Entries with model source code
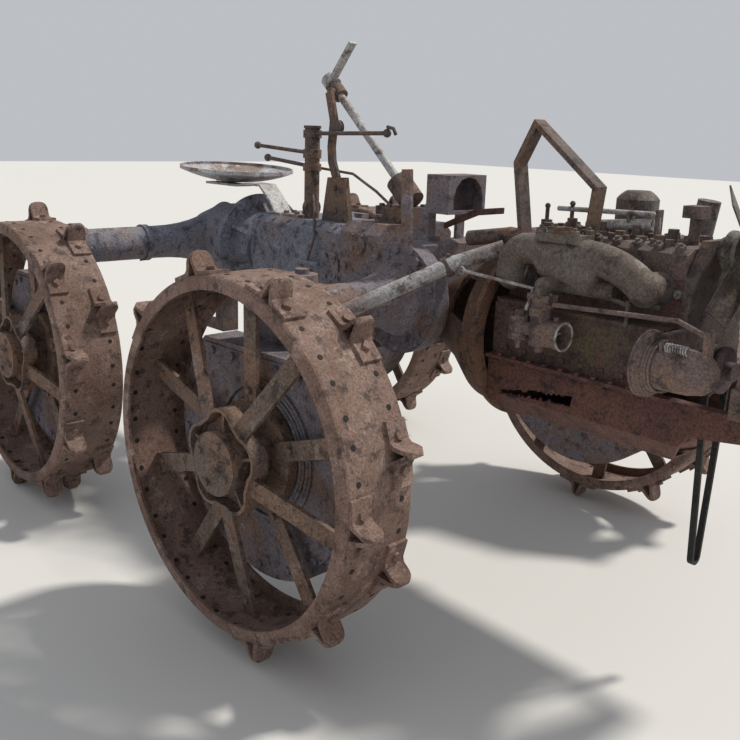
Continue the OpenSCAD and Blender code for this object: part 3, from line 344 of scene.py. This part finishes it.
def ring_x(x, y, z, r, count):
    """Points of a circle whose axis is along X."""
    return [(x, y + r * math.cos(a), z + r * math.sin(a)) for a in around(count)]


# Wheels

RIM_R = 482.6
RIM_T = 8
RIM_W = 216
LUG_T = 9
LUG_INSET = 40
LUG_PITCH = 18
LUG_STATIONS = 20
FIRST_OUTER_LUG = 189
FIRST_INNER_LUG = 171
FRONT_LUG_TURN = -13
BOLT_SPREAD = 5
HOLE_R = 7.5
HOLE_SKIN = 0.4
LOBED_RING_R = 128
INNER_SPOKE_R = 176
# Numbers of the lugs that each wheel still has, in its outer and inner row
LUGS = {"front_right": ([3, 4, 5, 7, 8, 9], [3, 5, 6, 7]),
        "front_left": ([0, 1, 2, 4, 5, 6, 7, 9], [0, 1, 3, 4, 6, 7, 8, 9]),
        "rear_right": ([0, 1, 2, 3, 4, 5, 6, 9], [0, 2, 3, 4, 6, 7, 8, 9]),
        "rear_left": ([0, 1, 2, 3, 4, 6, 7, 8, 9], [0, 1, 2, 3, 5, 6, 7, 8, 9])}


def wheel_space(name):
    """Space of a wheel: X and Y in its plane, Z outwards, its outer face at Z = 0."""
    front, left = name.startswith("front"), name.endswith("left")
    x = FRONT_AXLE_X if front else REAR_TUBE_X
    place = Matrix.Translation((x, -FACE_Y, 0)) @ Matrix.Rotation(math.radians(90), 4, "X")
    if left:
        place = Matrix.Scale(-1, 4, (0, 1, 0)) @ place
    if front:
        pin = Matrix.Translation((FRONT_TUBE_X, KINGPIN_Y if left else -KINGPIN_Y, 0))
        place = pin @ Matrix.Rotation(STEER_REST, 4, "Z") @ pin.inverted() @ place
    return CHASSIS @ place


def polar(r, angle, z):
    a = math.radians(angle)
    return Vector((r * math.cos(a), r * math.sin(a), z))


def make_wheel(name):
    """Lug bolts, near-black discs of painted shade in the empty holes of missing lugs, the bolts of spokes and
    hub, and the seal rings.
    """
    front = name.startswith("front")
    turn = FRONT_LUG_TURN if front else 0
    space = wheel_space(name)
    bolts = Piece("lug_bolts_" + name, "rim", "rim_steel", "wheel_" + name, space)
    # Thin near-black discs at both faces of the rim in each empty lug hole: painted shade standing in for the
    # open hole
    holes = Piece("rim_hole_shades_" + name, "hole", "rim_steel", "wheel_" + name, space)
    for row, (first, z) in enumerate(((FIRST_OUTER_LUG, -LUG_INSET), (FIRST_INNER_LUG, LUG_INSET - RIM_W))):
        for k in range(LUG_STATIONS):
            middle = first + turn + LUG_PITCH * k
            has_lug = k % 2 == 0 and k // 2 in LUGS[name][row]
            for angle, square in ((middle - BOLT_SPREAD, True), (middle + BOLT_SPREAD, False)):
                out = polar(1, angle, 0)
                if not has_lug:
                    for r in (RIM_R + HOLE_SKIN, RIM_R - RIM_T - HOLE_SKIN):
                        holes.rod(polar(r - HOLE_SKIN, angle, z), polar(r + HOLE_SKIN, angle, z), HOLE_R, 10)
                    continue
                at = polar(RIM_R + LUG_T, angle, z)
                if square:
                    bolts.nut(at, out, 14, 9, 4)
                else:
                    bolts.nut(at, out, 12, 7, 12)
                bolts.nut(polar(RIM_R - RIM_T, angle, z), -out, 12, 9, 6)
    bolts.done()
    holes.done()
    spokes = Piece("spoke_bolts_" + name, "spoke", "spoke_steel", "wheel_" + name, space)
    for k in range(5):
        outer, inner = 54 + 72 * k, 18 + 72 * k
        spokes.nut(polar(LOBED_RING_R, outer, -37), (0, 0, 1), 10, 8)
        spokes.nut(polar(RIM_R - 60, outer, -88), (0, 0, 1), 9, 6, 10)
        spokes.nut(polar(INNER_SPOKE_R, inner, -100), (0, 0, 1), 10, 8)
        spokes.nut(polar(RIM_R - 50, inner, -101), (0, 0, 1), 9, 6, 10)
    spokes.tube([polar(LOBED_RING_R, a, -38) for a in range(0, 360, 20)], 4, 6, True)
    spokes.done()
    case = "front_knuckle_" + name.removeprefix("front_") if front else "chassis"
    seal = Piece("seal_rings_" + name, "grey", "rusty_iron", case, space)
    for r, z in ((158, -142), (184, -143)):
        seal.tube([polar(r, a, z) for a in range(0, 360, 10)], 4, 6, True)
    seal.done()


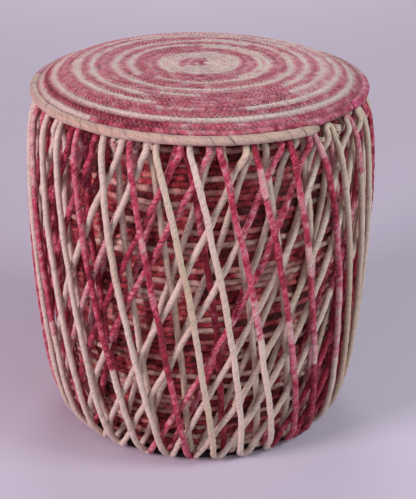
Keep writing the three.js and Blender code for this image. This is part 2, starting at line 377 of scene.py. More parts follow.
def smooth_path(corners, spacing):
    """A rounded path through corners, in even steps, and its length at each corner."""
    ends = np.vstack([2 * corners[0] - corners[1], corners, 2 * corners[-1] - corners[-2]])
    knots = np.concatenate([[0], np.cumsum(np.sqrt(np.linalg.norm(np.diff(ends, axis=0), axis=1)))])
    share = np.linspace(0, 1, CURVE_STEPS, endpoint=False)[:, None]
    parts = []
    for i in range(1, len(ends) - 2):
        before, start, end, after = knots[i - 1:i + 3]
        place = start + share * (end - start)
        first = blend(ends[i - 1], ends[i], before, start, place)
        second = blend(ends[i], ends[i + 1], start, end, place)
        third = blend(ends[i + 1], ends[i + 2], end, after, place)
        early = blend(first, second, before, end, place)
        late = blend(second, third, start, after, place)
        parts.append(blend(early, late, start, end, place))
    fine = np.vstack(parts + [corners[-1:]])
    run = lengths(fine)
    even = np.linspace(0, run[-1], int(run[-1] / spacing) + 1)
    path = np.stack([np.interp(even, run, fine[:, axis]) for axis in range(3)], -1)
    return path, run[::CURVE_STEPS]


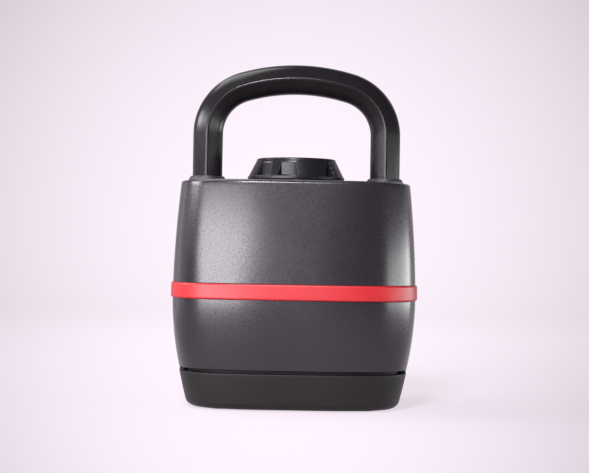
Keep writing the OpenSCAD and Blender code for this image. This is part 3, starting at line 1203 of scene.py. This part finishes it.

[OBJECTIVE]:
Consider the entries above and return each line with the string "writing".

[WRITTEN RESPONSE]:
Keep writing the three.js and Blender code for this image. This is part 2, starting at line 377 of scene.py. More parts follow.
Keep writing the OpenSCAD and Blender code for this image. This is part 3, starting at line 1203 of scene.py. This part finishes it.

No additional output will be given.